For Quintard, this one scene will be something to show his kids, if he can see himself clearly enough to prove it.

All four of the men have seen the movie since its release, but they weren’t able to see themselves in it.

“We came to the realization that you’d need a remote and a pause button to see us,” Quintard said. “We’ll see when the DVD comes out.”

But, “Just to see it all play out on the big screen makes a huge difference.”

A Tragedy in Real Life

Though their experience as extras in the movie had little to do with the premiere, as Batman fans and first responders — firefighters, EMTs and police officers — they were struck by the , where a gunman opened fire during the screening, killing 12 and wounding 58.

“Thinking about the responders arriving at the scene, dealing with a mass casualty incident on their hand, it’s overwhelming,” Bergmann said, shuddering at the thought.

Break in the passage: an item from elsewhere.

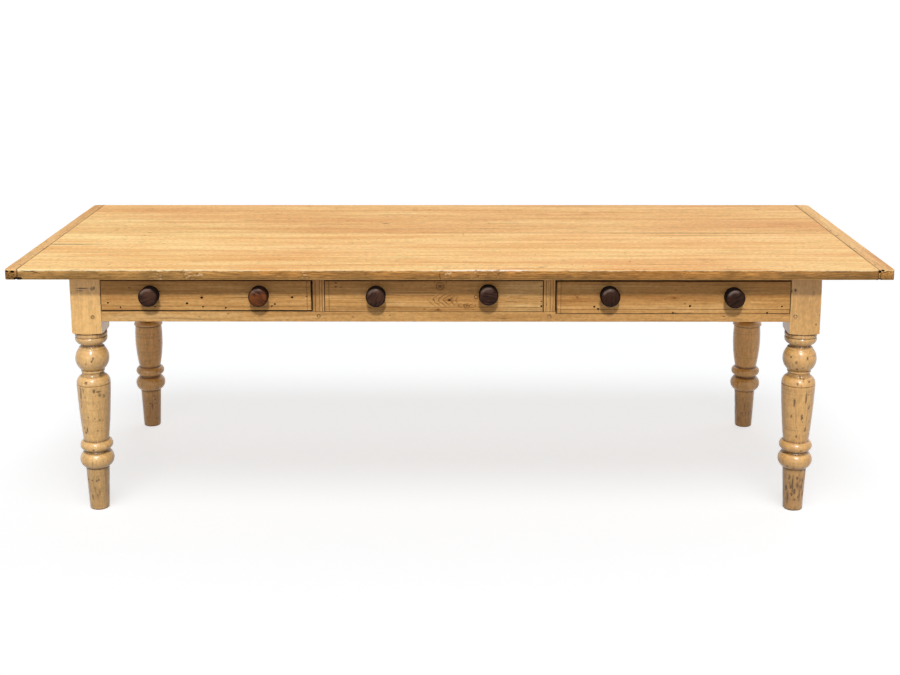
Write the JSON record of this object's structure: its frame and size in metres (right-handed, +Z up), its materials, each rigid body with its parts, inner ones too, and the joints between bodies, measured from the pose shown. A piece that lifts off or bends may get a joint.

Quintard’s cousin lives 15 minutes from that theater and was planning on going to a midnight showing of the movie, he said, though, luckily, he was not at the theater in Aurora when tragedy struck.

“It is completely devastating that this could happen again so close to Columbine,” he said, in disbelief that someone could be so troubled to be moved to such an action.

Speaking only days after the shooting took place, Quintard said his thoughts were on the “victims who stood there and took a bullet so someone else could get out,” the heroes whose first thoughts were about saving those around them.

“That that could happen is just horrible,” Handau said, noting that something so sudden and unexpected “could have happened anywhere.”

“The harsh reality is there is no way to control someone who has a plan to kill,” Kyek said, but emergency responders can be trained and equipped to handle such situations.

“This is exactly why politicians and government leaders need to tread on water when they try to save money by consolidating things in the public safety field,” he said. “Those officers in Colorado should have had gas masks for every officer… Give our police what they need to keep us safe because when the ‘bad guy’ is better prepared than the ‘good guys’ we have problems.”